You did the right thing by taking a job in Canada on a short-term basis, as you could direct your pain and energy into this. It would have been a fantastic distraction, although blocking your ex-boyfriend was foolish.
You’ve now got time to reflect on what could have been between you two, now that you’ve been back on the island for some time with previous memories probably flooding back.
OLIVE BRANCH
The fact that he’s single and reaching out to you with thoughtful gifts indicates that he still holds a torch for you. It’s probably his olive branch, and as he’s single he could be hoping that you two can repair the damage.
Persistently ignoring him is not going to smooth things over. You should immediately unblock him, and add a recent photo of yourself to a messaging platform that you used to contact him on.
I urge you to send him a photo of you two smiling and refer to this with the following message:
– Thanks so much for the kind gifts, which are really appreciated. Let’s meet the next time you’re in town. This was such an amazing time together, thanks for the fantastic memories. x
By not putting the word “I” into the message, and offering him the opportunity for a catch-up, shows that you are not emotionally needy.

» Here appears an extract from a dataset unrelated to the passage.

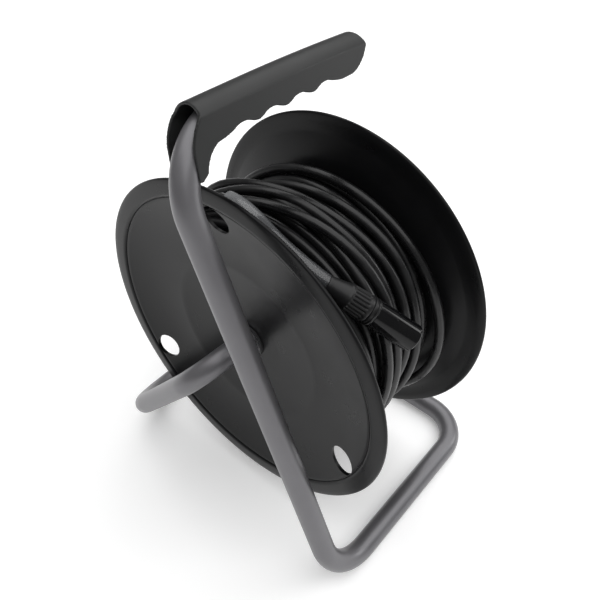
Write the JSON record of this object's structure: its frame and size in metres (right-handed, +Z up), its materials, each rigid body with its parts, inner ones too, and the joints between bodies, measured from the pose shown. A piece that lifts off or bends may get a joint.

He will be intrigued by your sudden communication and photo. If he’s still romantically interested in you, then he should snap your hand off about a potential rendezvous.
ROMANCE KILLED
Don’t forget that although he was the one who opted to call the shots with a break, you were the one who ultimately killed the romance by blocking him.
It was probably self preservation as well as rage for you deciding to halt all communication. That silly act has served its purpose, but you both must draw a line underneath the break and blocking.
When you manage to meet up, ensure that you both take responsibility for the relationship having crashed. You are older and wiser now, so it’s imperative to be honest about each of your actions.
OVER REACTION
These were cruel acts by each of you. The channels of communication should have been opened rather than allowing him to take control by suggesting a break.
Your knee-jerk reaction was to block him, which indicates your insecurity and was controlling, as a break was an idea and not set in stone.
Obviously you don’t live in the same area, so it sounds like you experienced a part-time relationship. This could have been a factor for the break-up.
There was no closure, as you opted to block him but ended up punishing both of you. It sounds like you both need to roll back time to focus on the future if that’s what you both desire.
As it seems pretty obvious that you both remain in each other’s thoughts. Your priority is to take the bull by the horns by unblocking him, and reaching out with a message plus a photo to potentially press the reset button.
REBUILDING PLAN
If you two can accept that you were both wrong about the way things ended, and feel that there’s still a strong connection, there’s no reason why you can’t try to rebuild what you had.
There needs to be much better communication, with no more churlish blocking involved, to help gradually build up mutual respect and trust.
Both of you need to show devotion to slowly try and rekindle your romantic relationship. This includes turning the partnership from part-time to full-time, and reigniting the fire in your hearts.
You were happy to briefly move to Canada, so if everything runs smoothly after a few months you can maybe discuss moving nearer to each other or even in together.
If you share the same dreams, and can plan for the future together by showing full commitment, there’s no reason why you can’t enjoy a long and meaningful romantic relationship.